1 Manchester United's stubborn refusal to relinquish their title remains …

Manchester City ended up reopening a two-point lead at the top of the Premier League this weekend, though the manner of Manchester United's recovery from three goals down here left the champions sensing that the momentum remains theirs. This was one of their more daunting fixtures from the second half of the campaign, at a ground where they have not triumphed in the league in a decade. At 3-0 down, they had flirted with humiliation. Yet the brace of penalties converted by Wayne Rooney and Javier Hernández's third claimed what might, at times, have felt like a bonus point. Certainly, the sight of the Mexican scoring again was a fillip and the celebrations among the away support, prompting a salute from the retiring Rio Ferdinand, gave the impression that theirs was the greater sense of satisfaction.

2 … but their soft underbelly could yet cost them

The fragility that has flared at times this season in the champions' backline was exposed ruthlessly here. United might have considered Chelsea's rearguard severely weakened but they ended up pining even more for the absent Nemanja Vidic, or Chris Smalling and Phil Jones. The goalkeeper David de Gea seems to shrink at times – an outstanding save from Juan Mata's free-kick in stoppage time aside – and Ferdinand might have been closer to David Luiz for the home side's third, while Jonny Evans and Patrice Evra endured their own traumas here. Indeed, the manner in which the visiting captain was tricked and tormented by Daniel Sturridge just after the half-hour was disturbing. That the team still boast attacking flair in abundance is clear from the eye‑catching comeback but can this makeshift and inexperienced defence really claim a title?

3 Chelsea have something in reserve after all

The locals ended deflated, their lead having been eroded amid a flurry of goals, but they could draw some encouragement even from what felt like a wasteful draw. This had felt like a test of an emerging Chelsea. Almost half of what might be considered André Villas-Boas's first-choice side were absent either injured, suspended or on international duty – John Terry, Frank Lampard, Ramires, Ashley Cole and Didier Drogba were missing – to leave the lineup unfamiliar. Yet this squad are well into a process of rejuvenation, a revamp that will gather pace in the summer. In that context, to witness the hosts conjure a three‑goal advantage, and even threaten to run riot in the early stages of the second period, offered promise of better times ahead. Gary Cahill was making his first appearance for the club, and Michael Essien his first start of the term. Mata, operating centrally behind a striker here, is elusive and outstanding. Daniel Sturridge is a pest on the flank. There is promise, too, in a bench crammed with the youth of Oriol Romeu, Lucas Piazón, Romelu Lukaku and Ryan Bertrand.

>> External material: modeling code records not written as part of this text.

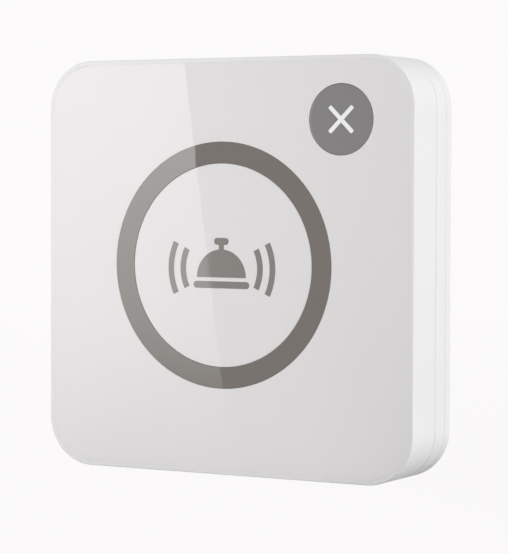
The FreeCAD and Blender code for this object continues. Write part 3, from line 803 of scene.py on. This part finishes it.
class CALLBUTTON_OT_FacePlate(bpy.types.Operator):
    """Builds the glossy face plate with its two round openings"""

    bl_idname = "callbutton.face_plate"
    bl_label = "Face Plate"

    def execute(self, context):
        case, keys, finishes = settings_of(context)

        def sections(size):
            return (size + LAND, 0), (size, 0), (size, case.plate_thickness)

        bm = bmesh.new()
        fronts, backs = zip(
            case_walls(bm, case, *sections(case.rim_width + case.plate_gap)),
            round_walls(bm, RING_CENTRE, *sections(keys.ring_outer + case.plate_gap)),
            round_walls(bm, CANCEL_CENTRE, *sections(keys.cancel_radius + keys.running_gap)),
        )
        fill(bm, *fronts)
        fill(bm, *backs)
        close_up(bm)
        soften(bm, case.plate_round, at_depth(0))
        gloss = polished_plastic("face_gloss", finishes.face)
        finish_piece(bm, "face_plate_glossy", "housing", gloss, "face_plate")
        return {"FINISHED"}


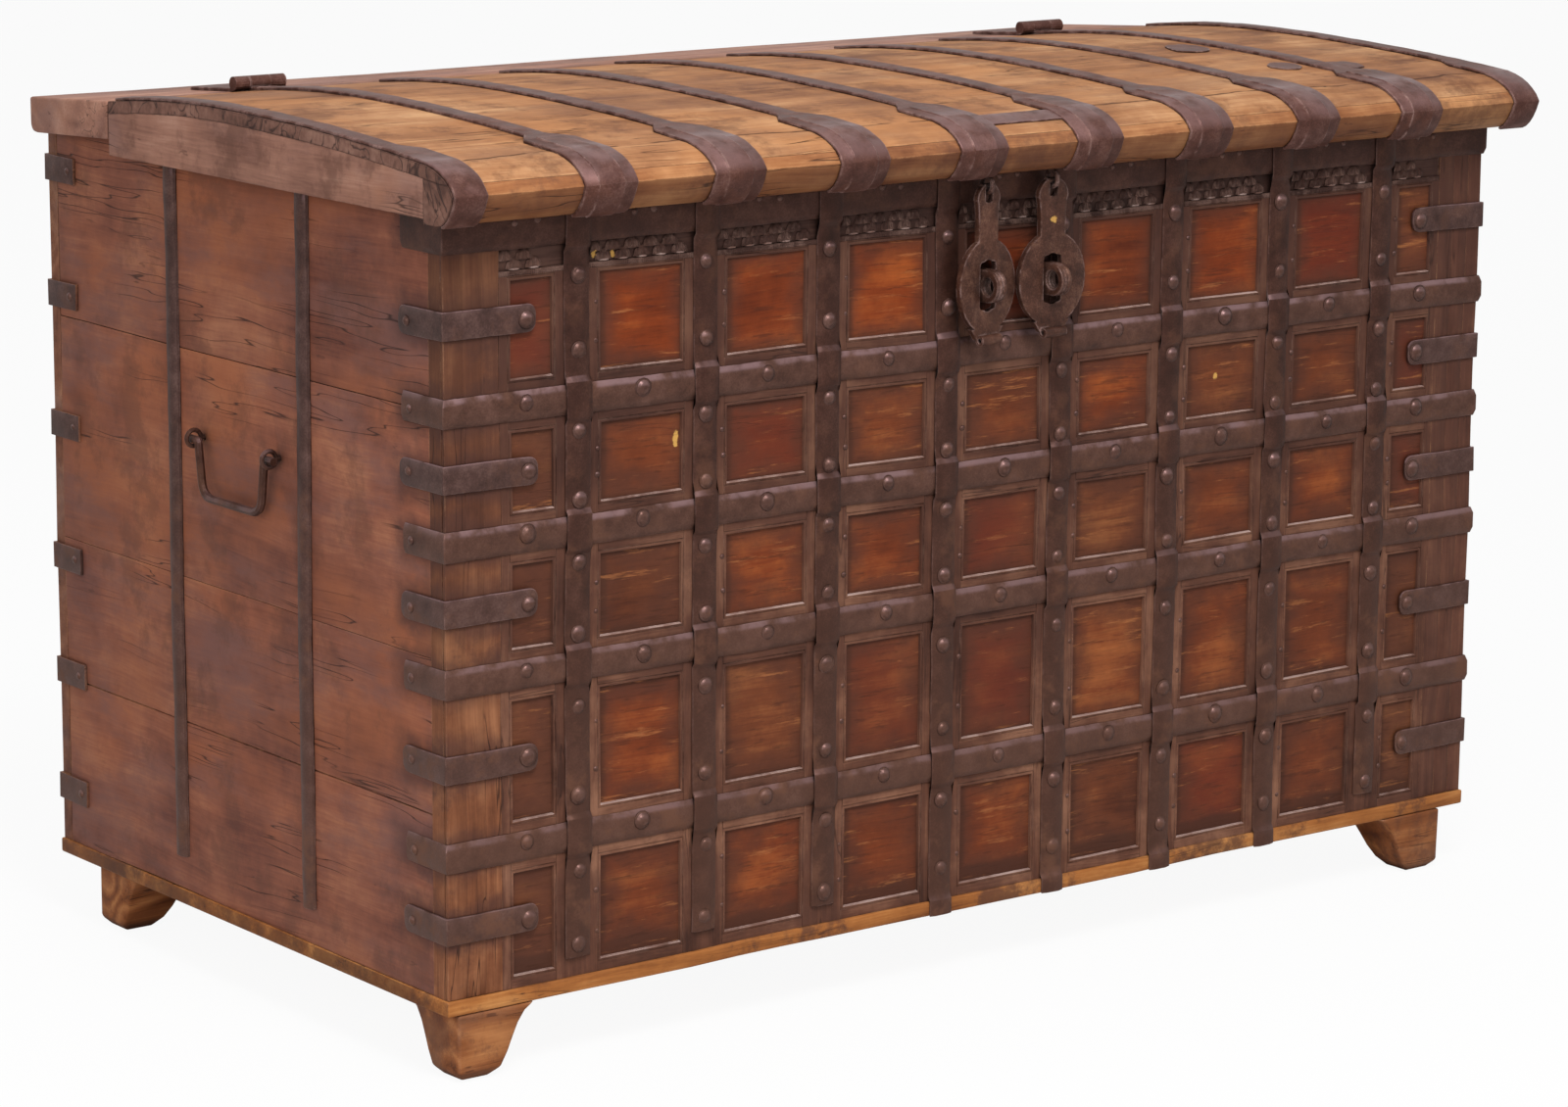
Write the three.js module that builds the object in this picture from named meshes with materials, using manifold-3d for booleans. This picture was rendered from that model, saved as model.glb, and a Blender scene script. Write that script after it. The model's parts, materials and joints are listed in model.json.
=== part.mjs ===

4 Meetings with United can still conjure flashes of class from Fernando Torres

The Spaniard has been at Stamford Bridge for a year now and the goals are still not forthcoming, yet occasions such as this still seem to stir something in Torres. Memories, perhaps, of the days when he would have Vidic & Co quaking in their boots at the prospect of shutting him down. A first-half shot skewed at least two advertising hoardings wide of a post was that of a man with three Premier League goals as a Chelsea player to his name. The subsequent gallop from deep and the pinpoint cross for Mata to score Chelsea's second had the home support salivating. Confidence is still brittle , as illustrated by a reluctance to shoot where once he would have spat an attempt at goal, and he may no longer be the Spain international who consistently illuminates the Londoners, an honour that falls to Mata these days. But the management will still believe they can coax the striker back to form. Time to trot out the old line that one goal may bring a bucket load …

5 There is no escaping the controversy surrounding John Terry

The Chelsea captain was absent here still nursing a knee injury, the defender flitting around the East Stand reception prior to kick-off chatting amiably with members of staff as if he hardly had a care in the world. Yet, out on the pitch, reminders of his on-going court case were never far away. There were bellowed chants from both sets of fans, those directed by sections of the home support at Rio Ferdinand, Anton's brother, as vicious as they were unwarranted. The bruising on Terry's knee should recede soon enough (he may actually be paying now for an insistence that he was fit and able to play back at Loftus Road the previous week) though the allegations – which he denies – that have cost him the national captaincy will clearly tarnish high-profile occasions such as this for some time yet.